══ Provided material ══

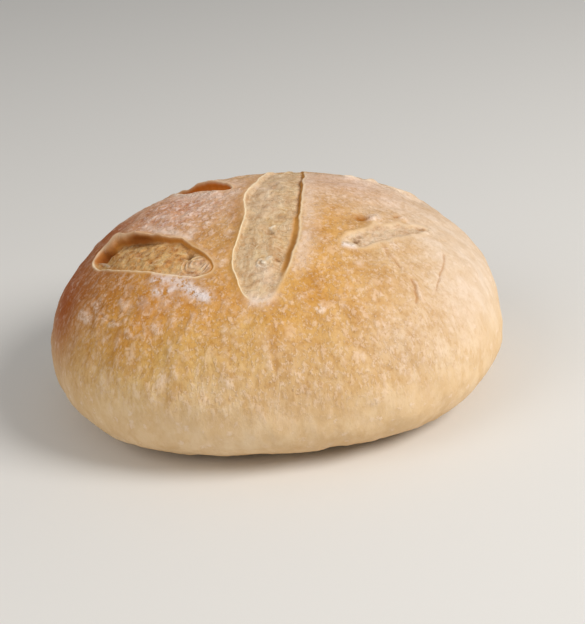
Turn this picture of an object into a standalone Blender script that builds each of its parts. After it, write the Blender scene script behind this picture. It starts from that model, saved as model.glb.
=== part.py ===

═══
══ Provided material ══

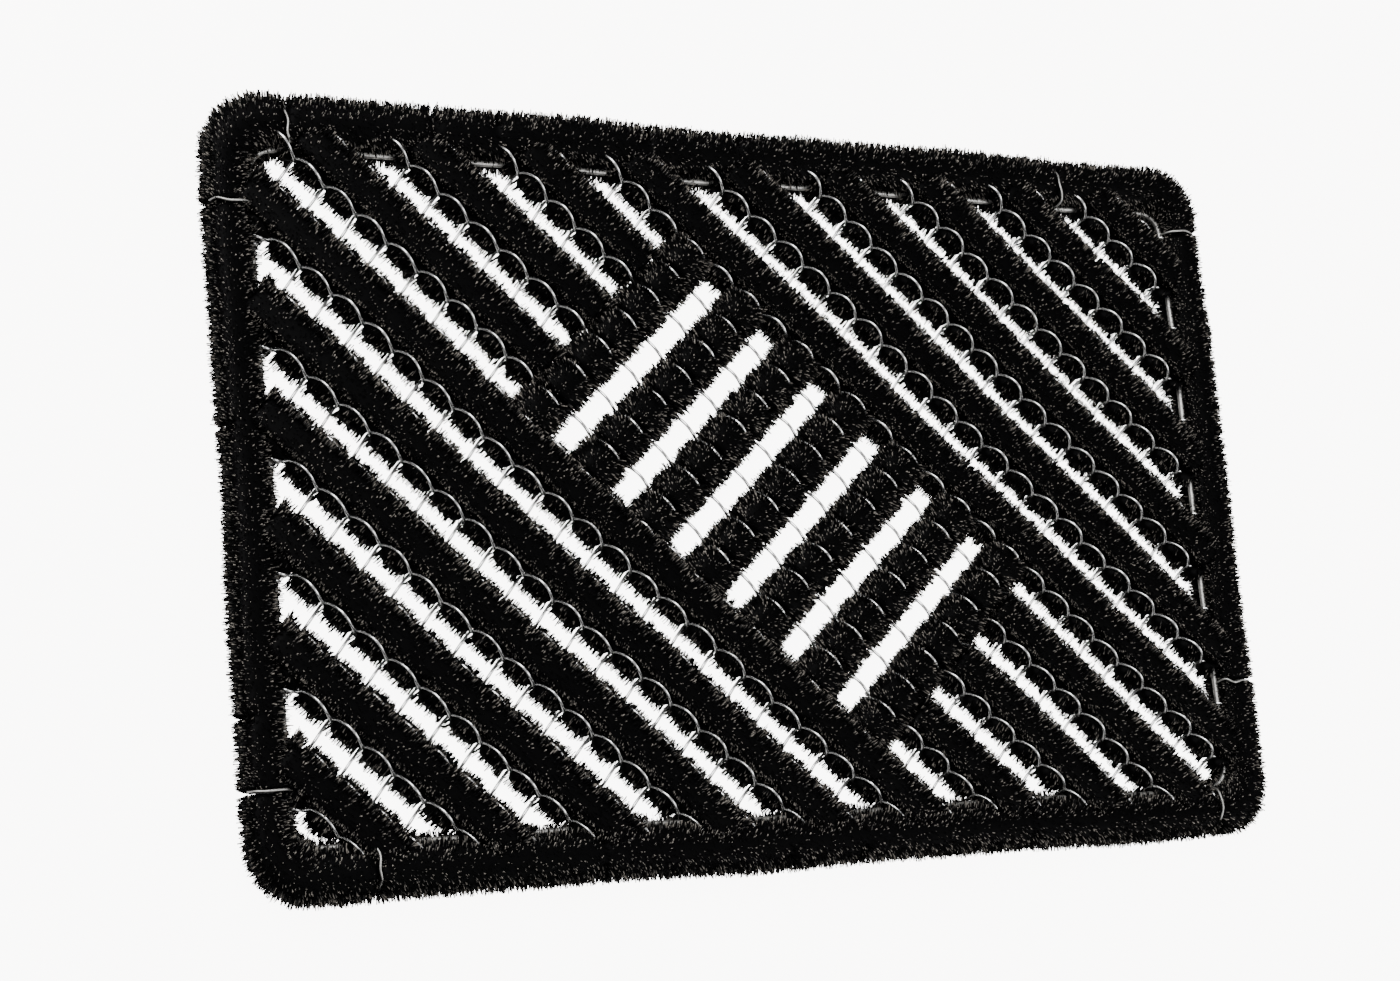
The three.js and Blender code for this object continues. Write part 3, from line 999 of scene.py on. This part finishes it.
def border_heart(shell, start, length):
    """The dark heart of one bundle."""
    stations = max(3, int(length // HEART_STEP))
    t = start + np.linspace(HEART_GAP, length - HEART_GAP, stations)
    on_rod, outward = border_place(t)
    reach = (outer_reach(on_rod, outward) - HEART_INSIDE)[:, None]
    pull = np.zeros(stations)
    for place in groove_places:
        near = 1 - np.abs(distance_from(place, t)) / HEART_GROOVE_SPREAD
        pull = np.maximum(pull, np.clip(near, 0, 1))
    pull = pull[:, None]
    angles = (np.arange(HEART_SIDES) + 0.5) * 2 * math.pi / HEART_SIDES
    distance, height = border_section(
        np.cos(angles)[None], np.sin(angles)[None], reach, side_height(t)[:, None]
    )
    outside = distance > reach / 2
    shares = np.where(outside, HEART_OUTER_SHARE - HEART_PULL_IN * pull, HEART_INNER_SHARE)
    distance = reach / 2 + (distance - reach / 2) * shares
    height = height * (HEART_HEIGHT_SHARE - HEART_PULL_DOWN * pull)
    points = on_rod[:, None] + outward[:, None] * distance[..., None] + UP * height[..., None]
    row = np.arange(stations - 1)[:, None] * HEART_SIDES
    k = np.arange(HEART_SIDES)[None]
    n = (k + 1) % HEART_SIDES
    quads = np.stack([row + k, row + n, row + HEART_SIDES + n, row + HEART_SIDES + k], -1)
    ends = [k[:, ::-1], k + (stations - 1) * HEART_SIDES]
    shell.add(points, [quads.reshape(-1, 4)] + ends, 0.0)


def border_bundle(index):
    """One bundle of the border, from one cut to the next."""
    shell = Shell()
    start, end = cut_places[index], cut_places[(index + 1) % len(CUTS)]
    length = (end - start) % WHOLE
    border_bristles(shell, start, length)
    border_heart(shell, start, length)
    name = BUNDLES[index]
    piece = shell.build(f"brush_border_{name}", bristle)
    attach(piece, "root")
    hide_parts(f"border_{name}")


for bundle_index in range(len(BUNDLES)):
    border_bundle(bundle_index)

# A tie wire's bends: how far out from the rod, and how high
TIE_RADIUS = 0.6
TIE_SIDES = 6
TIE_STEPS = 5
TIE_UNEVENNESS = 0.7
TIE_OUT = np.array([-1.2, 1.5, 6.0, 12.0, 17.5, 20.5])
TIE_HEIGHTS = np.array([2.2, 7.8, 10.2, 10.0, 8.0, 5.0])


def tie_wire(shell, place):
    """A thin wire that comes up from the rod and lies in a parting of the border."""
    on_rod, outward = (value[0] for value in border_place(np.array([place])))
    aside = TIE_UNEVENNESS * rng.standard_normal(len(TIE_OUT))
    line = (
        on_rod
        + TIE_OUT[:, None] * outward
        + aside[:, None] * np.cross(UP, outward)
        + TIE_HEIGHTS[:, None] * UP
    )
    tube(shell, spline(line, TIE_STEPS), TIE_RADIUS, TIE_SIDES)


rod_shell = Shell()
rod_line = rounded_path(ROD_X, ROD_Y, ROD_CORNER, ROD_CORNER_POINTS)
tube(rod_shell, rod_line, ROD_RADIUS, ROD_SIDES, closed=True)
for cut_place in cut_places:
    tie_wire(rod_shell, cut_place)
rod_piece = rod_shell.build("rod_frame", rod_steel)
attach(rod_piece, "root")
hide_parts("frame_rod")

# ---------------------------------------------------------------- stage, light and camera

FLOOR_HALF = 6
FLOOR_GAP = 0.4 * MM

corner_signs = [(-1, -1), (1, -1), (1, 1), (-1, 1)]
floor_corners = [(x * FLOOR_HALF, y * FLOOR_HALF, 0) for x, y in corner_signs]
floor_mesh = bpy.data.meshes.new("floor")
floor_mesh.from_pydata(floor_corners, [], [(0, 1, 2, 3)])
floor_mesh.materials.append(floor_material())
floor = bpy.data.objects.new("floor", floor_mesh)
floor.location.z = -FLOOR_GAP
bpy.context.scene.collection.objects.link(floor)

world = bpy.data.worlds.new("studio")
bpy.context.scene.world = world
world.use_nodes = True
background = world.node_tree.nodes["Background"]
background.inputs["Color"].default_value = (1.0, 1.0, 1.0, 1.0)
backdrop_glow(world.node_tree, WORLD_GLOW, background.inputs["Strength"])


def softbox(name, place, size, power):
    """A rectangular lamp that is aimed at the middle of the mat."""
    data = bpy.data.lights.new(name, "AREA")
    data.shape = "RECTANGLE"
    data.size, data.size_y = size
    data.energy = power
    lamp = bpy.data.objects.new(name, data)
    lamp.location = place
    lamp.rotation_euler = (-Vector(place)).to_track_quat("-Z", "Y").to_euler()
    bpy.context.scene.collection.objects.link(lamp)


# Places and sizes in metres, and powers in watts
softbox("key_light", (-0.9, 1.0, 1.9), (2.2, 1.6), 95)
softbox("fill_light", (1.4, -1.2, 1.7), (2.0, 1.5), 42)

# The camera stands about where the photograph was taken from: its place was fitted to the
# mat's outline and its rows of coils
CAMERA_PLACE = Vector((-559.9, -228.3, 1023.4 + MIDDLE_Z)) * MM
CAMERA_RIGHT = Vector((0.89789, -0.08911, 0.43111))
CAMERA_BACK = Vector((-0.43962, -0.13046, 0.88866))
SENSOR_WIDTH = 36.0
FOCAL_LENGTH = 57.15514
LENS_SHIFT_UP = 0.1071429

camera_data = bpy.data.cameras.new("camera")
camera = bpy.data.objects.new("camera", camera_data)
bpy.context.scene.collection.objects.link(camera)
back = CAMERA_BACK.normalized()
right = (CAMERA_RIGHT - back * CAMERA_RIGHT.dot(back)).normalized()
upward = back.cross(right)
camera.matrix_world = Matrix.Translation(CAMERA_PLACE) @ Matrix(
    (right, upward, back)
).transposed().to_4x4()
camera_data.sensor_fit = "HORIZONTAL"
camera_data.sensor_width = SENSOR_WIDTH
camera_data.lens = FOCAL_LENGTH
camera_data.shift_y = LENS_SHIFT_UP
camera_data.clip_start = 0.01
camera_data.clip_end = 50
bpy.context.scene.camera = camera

═══
══ Provided material ══

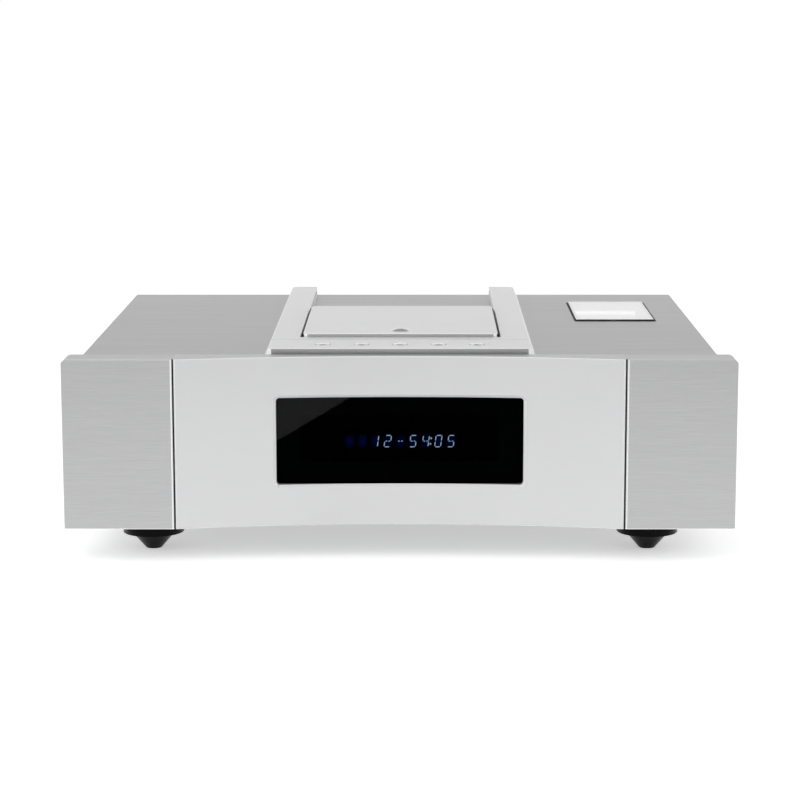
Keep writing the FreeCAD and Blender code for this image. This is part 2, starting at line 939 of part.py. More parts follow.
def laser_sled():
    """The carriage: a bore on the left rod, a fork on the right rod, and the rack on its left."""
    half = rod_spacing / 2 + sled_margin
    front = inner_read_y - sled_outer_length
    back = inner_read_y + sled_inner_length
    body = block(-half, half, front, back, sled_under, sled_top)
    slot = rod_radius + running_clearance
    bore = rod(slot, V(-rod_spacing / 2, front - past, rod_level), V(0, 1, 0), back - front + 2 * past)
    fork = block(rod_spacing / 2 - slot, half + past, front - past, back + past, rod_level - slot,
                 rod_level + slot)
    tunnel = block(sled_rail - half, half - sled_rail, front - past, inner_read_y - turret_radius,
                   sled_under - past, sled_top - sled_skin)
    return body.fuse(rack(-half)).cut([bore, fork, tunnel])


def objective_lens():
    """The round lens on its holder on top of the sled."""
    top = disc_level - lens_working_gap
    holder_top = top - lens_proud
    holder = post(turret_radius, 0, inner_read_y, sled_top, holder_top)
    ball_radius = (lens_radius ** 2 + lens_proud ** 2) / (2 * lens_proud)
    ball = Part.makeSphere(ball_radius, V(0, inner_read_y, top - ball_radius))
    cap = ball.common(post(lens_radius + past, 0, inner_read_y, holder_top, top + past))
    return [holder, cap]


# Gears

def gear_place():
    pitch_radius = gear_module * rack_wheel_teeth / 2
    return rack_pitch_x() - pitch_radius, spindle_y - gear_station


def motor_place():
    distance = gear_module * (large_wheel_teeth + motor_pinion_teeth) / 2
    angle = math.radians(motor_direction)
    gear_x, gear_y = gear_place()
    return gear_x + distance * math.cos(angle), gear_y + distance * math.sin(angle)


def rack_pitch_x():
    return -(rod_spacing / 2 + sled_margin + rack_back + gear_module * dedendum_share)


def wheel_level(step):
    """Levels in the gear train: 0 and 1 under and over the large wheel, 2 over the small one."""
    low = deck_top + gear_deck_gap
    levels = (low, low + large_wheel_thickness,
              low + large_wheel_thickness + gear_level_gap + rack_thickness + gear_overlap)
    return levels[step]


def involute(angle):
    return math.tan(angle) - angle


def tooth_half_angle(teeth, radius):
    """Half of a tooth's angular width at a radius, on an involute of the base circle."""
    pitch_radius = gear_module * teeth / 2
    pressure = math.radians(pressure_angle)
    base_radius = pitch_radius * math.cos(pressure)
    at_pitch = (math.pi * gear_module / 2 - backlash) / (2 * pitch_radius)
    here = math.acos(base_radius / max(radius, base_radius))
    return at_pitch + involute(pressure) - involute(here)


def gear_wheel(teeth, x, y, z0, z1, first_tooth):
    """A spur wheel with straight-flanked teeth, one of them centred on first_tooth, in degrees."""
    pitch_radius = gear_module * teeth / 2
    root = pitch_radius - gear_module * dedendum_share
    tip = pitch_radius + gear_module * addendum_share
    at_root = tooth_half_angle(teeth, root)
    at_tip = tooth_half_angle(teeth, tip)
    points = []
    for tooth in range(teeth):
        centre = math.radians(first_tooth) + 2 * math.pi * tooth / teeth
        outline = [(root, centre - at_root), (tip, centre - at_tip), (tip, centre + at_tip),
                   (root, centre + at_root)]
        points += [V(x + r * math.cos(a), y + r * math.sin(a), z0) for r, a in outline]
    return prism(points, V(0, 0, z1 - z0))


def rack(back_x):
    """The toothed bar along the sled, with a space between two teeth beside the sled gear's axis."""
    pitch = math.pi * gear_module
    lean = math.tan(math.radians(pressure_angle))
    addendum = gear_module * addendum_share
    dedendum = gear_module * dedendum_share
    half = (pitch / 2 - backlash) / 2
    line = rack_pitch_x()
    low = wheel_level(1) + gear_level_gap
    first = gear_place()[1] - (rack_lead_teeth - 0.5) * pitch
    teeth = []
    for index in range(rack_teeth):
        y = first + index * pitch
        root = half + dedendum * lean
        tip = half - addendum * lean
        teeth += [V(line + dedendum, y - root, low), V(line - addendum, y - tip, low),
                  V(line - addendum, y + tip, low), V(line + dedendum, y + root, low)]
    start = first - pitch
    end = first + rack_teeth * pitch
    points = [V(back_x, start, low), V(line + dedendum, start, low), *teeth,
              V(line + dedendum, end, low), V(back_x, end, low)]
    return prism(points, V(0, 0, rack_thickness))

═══

Pull out every line holding "that" from the records above, and copy it.

Task answer =>
Turn this picture of an object into a standalone Blender script that builds each of its parts. After it, write the Blender scene script behind this picture. It starts from that model, saved as model.glb.
    """A thin wire that comes up from the rod and lies in a parting of the border."""
    """A rectangular lamp that is aimed at the middle of the mat."""